Given exercise: Go through the listing and write out all of it exactly.

Collected material:
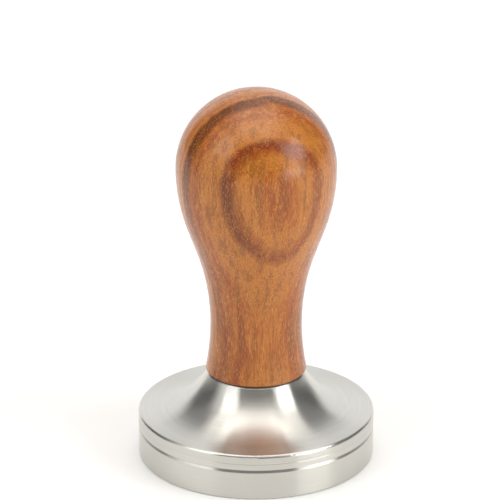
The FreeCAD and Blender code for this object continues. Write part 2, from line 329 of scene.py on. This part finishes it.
def floor_material():
    material, nodes, shader = new_material("white_floor", Roughness=0.7, Specular_IOR_Level=0.2)
    grain = nodes.scaled(nodes.position(), (FLOOR_GRAIN,) * 3)
    grain = nodes.noise(grain, detail=3.0).outputs["Fac"]
    white = nodes.mix(grain, srgb(252, 252, 251), srgb(254, 254, 253))
    nodes.set(shader.inputs["Base Color"], white)
    return material


def add_materials():
    makers = {
        "steel_base": brushed_steel,
        "threaded_stud": stud_steel,
        "seat_washer": washer_nylon,
        "threaded_insert": brass,
        "wooden_handle": turned_wood,
    }
    for name, make in makers.items():
        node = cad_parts[name]
        node.data.materials.clear()
        node.data.materials.append(make())


def add_floor():
    reach = FLOOR_REACH
    mesh = bpy.data.meshes.new("floor")
    corners = [(-reach, -reach, 0), (reach, -reach, 0), (reach, reach, 0), (-reach, reach, 0)]
    mesh.from_pydata(corners, [], [(0, 1, 2, 3)])
    floor = bpy.data.objects.new("floor", mesh)
    floor.data.materials.append(floor_material())
    bpy.context.collection.objects.link(floor)


def grey(level, warmth=0.0):
    """A room colour. A ramp holds colours up to 1, so they are kept at a part of their strength."""
    red = level * (1 + warmth) / ROOM_STRENGTH
    blue = level * (1 - warmth) / ROOM_STRENGTH
    return red, level / ROOM_STRENGTH, blue, 1


def add_world():
    """A white studio room, with dark gaps between its reflectors that show in the steel."""
    world = bpy.data.worlds.new("studio")
    bpy.context.scene.world = world
    world.use_nodes = True
    nodes = Nodes(world.node_tree)
    background = world.node_tree.nodes["Background"]
    direction = nodes.add("ShaderNodeTexCoord").outputs["Generated"]
    parts = nodes.add("ShaderNodeSeparateXYZ", {0: direction}).outputs
    # the way round, in turns: 0.5 is the front, 0.75 the right, 0.25 the left, 0 and 1 the back
    behind = nodes.math("MULTIPLY", parts["Y"], -1.0)
    azimuth = nodes.math("ARCTAN2", parts["X"], behind)
    turns = nodes.span(azimuth, -math.pi, math.pi, smooth=False)
    # three heights of the wall, from the horizon up, and the ceiling
    horizon = nodes.ramp(turns, [
        (0.00, grey(1.1)), (0.09, grey(1.1)), (0.12, grey(0.2)), (0.22, grey(0.2)),
        (0.28, grey(0.9)), (0.38, grey(0.9)), (0.41, grey(0.4)), (0.59, grey(0.4)),
        (0.60, grey(0.5)), (0.615, grey(4.0)), (0.69, grey(4.0)), (0.71, grey(0.8)),
        (0.74, grey(0.3)), (0.88, grey(0.2)), (0.91, grey(1.1)), (1.00, grey(1.1))])
    low = nodes.ramp(turns, [
        (0.00, grey(1.1)), (0.09, grey(1.1)), (0.12, grey(0.1)), (0.22, grey(0.1)),
        (0.25, grey(0.5)), (0.29, grey(1.1)), (0.37, grey(1.1)), (0.40, grey(0.12)),
        (0.50, grey(0.1)), (0.60, grey(0.12)), (0.625, grey(0.8)), (0.72, grey(0.7)),
        (0.75, grey(0.1)), (0.87, grey(0.1)), (0.90, grey(1.1)), (1.00, grey(1.1))])
    middle = nodes.ramp(turns, [
        (0.00, grey(1.0)), (0.06, grey(0.95)), (0.09, grey(0.3)), (0.19, grey(0.3)),
        (0.25, grey(0.9)), (0.36, grey(0.95)), (0.40, grey(0.2)), (0.50, grey(0.15)),
        (0.60, grey(0.25)), (0.63, grey(0.9)), (0.71, grey(0.7)), (0.76, grey(0.3)),
        (0.91, grey(0.3)), (0.94, grey(0.95)), (1.00, grey(1.0))])
    ceiling = grey(1.35, 0.05)
    room = nodes.mix(nodes.span(parts["Z"], 0.13, 0.25), horizon, low)
    room = nodes.mix(nodes.span(parts["Z"], 0.45, 0.6), room, middle)
    room = nodes.mix(nodes.span(parts["Z"], 0.77, 0.86), room, ceiling)
    room = nodes.mix(1.0, room, (ROOM_STRENGTH, ROOM_STRENGTH, ROOM_STRENGTH, 1), "MULTIPLY")
    # the camera itself sees plain white
    seen = nodes.add("ShaderNodeLightPath").outputs["Is Camera Ray"]
    nodes.set(background.inputs["Color"], nodes.mix(seen, room, (1, 1, 1, 1)))
    background.inputs["Strength"].default_value = 1.0


def add_light(name, azimuth, elevation, distance, width, height, power):
    """A softbox that faces the middle of the tamper. Azimuth 0 is the front and 90 the right."""
    turn = math.radians(azimuth)
    lift = math.radians(elevation)
    aim = Vector((0, 0, HEIGHT / 2))
    right = math.sin(turn) * math.cos(lift)
    front = math.cos(turn) * math.cos(lift)
    away = Vector((right, -front, math.sin(lift)))
    data = bpy.data.lights.new(name, "AREA")
    data.shape = "RECTANGLE"
    data.size = width
    data.size_y = height
    data.energy = power
    light = bpy.data.objects.new(name, data)
    light.location = aim + away * distance
    light.rotation_mode = "QUATERNION"
    light.rotation_quaternion = away.to_track_quat("Z", "Y")
    bpy.context.collection.objects.link(light)


def add_camera():
    data = bpy.data.cameras.new("camera")
    data.sensor_width = SENSOR_WIDTH
    data.lens = LENS
    data.clip_start = CLIP_START
    camera = bpy.data.objects.new("camera", data)
    camera.location = CAMERA_PLACE
    camera.rotation_euler = (math.radians(90) - CAMERA_DOWN, 0, 0)
    bpy.context.collection.objects.link(camera)
    bpy.context.scene.camera = camera


add_materials()
add_floor()
add_world()
add_light("key", azimuth=68, elevation=31, distance=1.0, width=0.5, height=0.42, power=2.4)
add_light("fill", azimuth=-60, elevation=40, distance=1.2, width=0.6, height=0.6, power=1.6)
add_light("top", azimuth=0, elevation=88, distance=1.0, width=0.8, height=0.8, power=2.2)
add_camera()
bpy.context.scene.view_settings.view_transform = "Standard"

Response to this exercise:
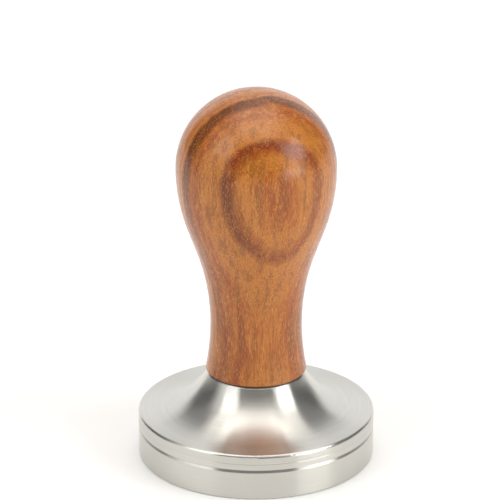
The FreeCAD and Blender code for this object continues. Write part 2, from line 329 of scene.py on. This part finishes it.
def floor_material():
    material, nodes, shader = new_material("white_floor", Roughness=0.7, Specular_IOR_Level=0.2)
    grain = nodes.scaled(nodes.position(), (FLOOR_GRAIN,) * 3)
    grain = nodes.noise(grain, detail=3.0).outputs["Fac"]
    white = nodes.mix(grain, srgb(252, 252, 251), srgb(254, 254, 253))
    nodes.set(shader.inputs["Base Color"], white)
    return material


def add_materials():
    makers = {
        "steel_base": brushed_steel,
        "threaded_stud": stud_steel,
        "seat_washer": washer_nylon,
        "threaded_insert": brass,
        "wooden_handle": turned_wood,
    }
    for name, make in makers.items():
        node = cad_parts[name]
        node.data.materials.clear()
        node.data.materials.append(make())


def add_floor():
    reach = FLOOR_REACH
    mesh = bpy.data.meshes.new("floor")
    corners = [(-reach, -reach, 0), (reach, -reach, 0), (reach, reach, 0), (-reach, reach, 0)]
    mesh.from_pydata(corners, [], [(0, 1, 2, 3)])
    floor = bpy.data.objects.new("floor", mesh)
    floor.data.materials.append(floor_material())
    bpy.context.collection.objects.link(floor)


def grey(level, warmth=0.0):
    """A room colour. A ramp holds colours up to 1, so they are kept at a part of their strength."""
    red = level * (1 + warmth) / ROOM_STRENGTH
    blue = level * (1 - warmth) / ROOM_STRENGTH
    return red, level / ROOM_STRENGTH, blue, 1


def add_world():
    """A white studio room, with dark gaps between its reflectors that show in the steel."""
    world = bpy.data.worlds.new("studio")
    bpy.context.scene.world = world
    world.use_nodes = True
    nodes = Nodes(world.node_tree)
    background = world.node_tree.nodes["Background"]
    direction = nodes.add("ShaderNodeTexCoord").outputs["Generated"]
    parts = nodes.add("ShaderNodeSeparateXYZ", {0: direction}).outputs
    # the way round, in turns: 0.5 is the front, 0.75 the right, 0.25 the left, 0 and 1 the back
    behind = nodes.math("MULTIPLY", parts["Y"], -1.0)
    azimuth = nodes.math("ARCTAN2", parts["X"], behind)
    turns = nodes.span(azimuth, -math.pi, math.pi, smooth=False)
    # three heights of the wall, from the horizon up, and the ceiling
    horizon = nodes.ramp(turns, [
        (0.00, grey(1.1)), (0.09, grey(1.1)), (0.12, grey(0.2)), (0.22, grey(0.2)),
        (0.28, grey(0.9)), (0.38, grey(0.9)), (0.41, grey(0.4)), (0.59, grey(0.4)),
        (0.60, grey(0.5)), (0.615, grey(4.0)), (0.69, grey(4.0)), (0.71, grey(0.8)),
        (0.74, grey(0.3)), (0.88, grey(0.2)), (0.91, grey(1.1)), (1.00, grey(1.1))])
    low = nodes.ramp(turns, [
        (0.00, grey(1.1)), (0.09, grey(1.1)), (0.12, grey(0.1)), (0.22, grey(0.1)),
        (0.25, grey(0.5)), (0.29, grey(1.1)), (0.37, grey(1.1)), (0.40, grey(0.12)),
        (0.50, grey(0.1)), (0.60, grey(0.12)), (0.625, grey(0.8)), (0.72, grey(0.7)),
        (0.75, grey(0.1)), (0.87, grey(0.1)), (0.90, grey(1.1)), (1.00, grey(1.1))])
    middle = nodes.ramp(turns, [
        (0.00, grey(1.0)), (0.06, grey(0.95)), (0.09, grey(0.3)), (0.19, grey(0.3)),
        (0.25, grey(0.9)), (0.36, grey(0.95)), (0.40, grey(0.2)), (0.50, grey(0.15)),
        (0.60, grey(0.25)), (0.63, grey(0.9)), (0.71, grey(0.7)), (0.76, grey(0.3)),
        (0.91, grey(0.3)), (0.94, grey(0.95)), (1.00, grey(1.0))])
    ceiling = grey(1.35, 0.05)
    room = nodes.mix(nodes.span(parts["Z"], 0.13, 0.25), horizon, low)
    room = nodes.mix(nodes.span(parts["Z"], 0.45, 0.6), room, middle)
    room = nodes.mix(nodes.span(parts["Z"], 0.77, 0.86), room, ceiling)
    room = nodes.mix(1.0, room, (ROOM_STRENGTH, ROOM_STRENGTH, ROOM_STRENGTH, 1), "MULTIPLY")
    # the camera itself sees plain white
    seen = nodes.add("ShaderNodeLightPath").outputs["Is Camera Ray"]
    nodes.set(background.inputs["Color"], nodes.mix(seen, room, (1, 1, 1, 1)))
    background.inputs["Strength"].default_value = 1.0


def add_light(name, azimuth, elevation, distance, width, height, power):
    """A softbox that faces the middle of the tamper. Azimuth 0 is the front and 90 the right."""
    turn = math.radians(azimuth)
    lift = math.radians(elevation)
    aim = Vector((0, 0, HEIGHT / 2))
    right = math.sin(turn) * math.cos(lift)
    front = math.cos(turn) * math.cos(lift)
    away = Vector((right, -front, math.sin(lift)))
    data = bpy.data.lights.new(name, "AREA")
    data.shape = "RECTANGLE"
    data.size = width
    data.size_y = height
    data.energy = power
    light = bpy.data.objects.new(name, data)
    light.location = aim + away * distance
    light.rotation_mode = "QUATERNION"
    light.rotation_quaternion = away.to_track_quat("Z", "Y")
    bpy.context.collection.objects.link(light)


def add_camera():
    data = bpy.data.cameras.new("camera")
    data.sensor_width = SENSOR_WIDTH
    data.lens = LENS
    data.clip_start = CLIP_START
    camera = bpy.data.objects.new("camera", data)
    camera.location = CAMERA_PLACE
    camera.rotation_euler = (math.radians(90) - CAMERA_DOWN, 0, 0)
    bpy.context.collection.objects.link(camera)
    bpy.context.scene.camera = camera


add_materials()
add_floor()
add_world()
add_light("key", azimuth=68, elevation=31, distance=1.0, width=0.5, height=0.42, power=2.4)
add_light("fill", azimuth=-60, elevation=40, distance=1.2, width=0.6, height=0.6, power=1.6)
add_light("top", azimuth=0, elevation=88, distance=1.0, width=0.8, height=0.8, power=2.2)
add_camera()
bpy.context.scene.view_settings.view_transform = "Standard"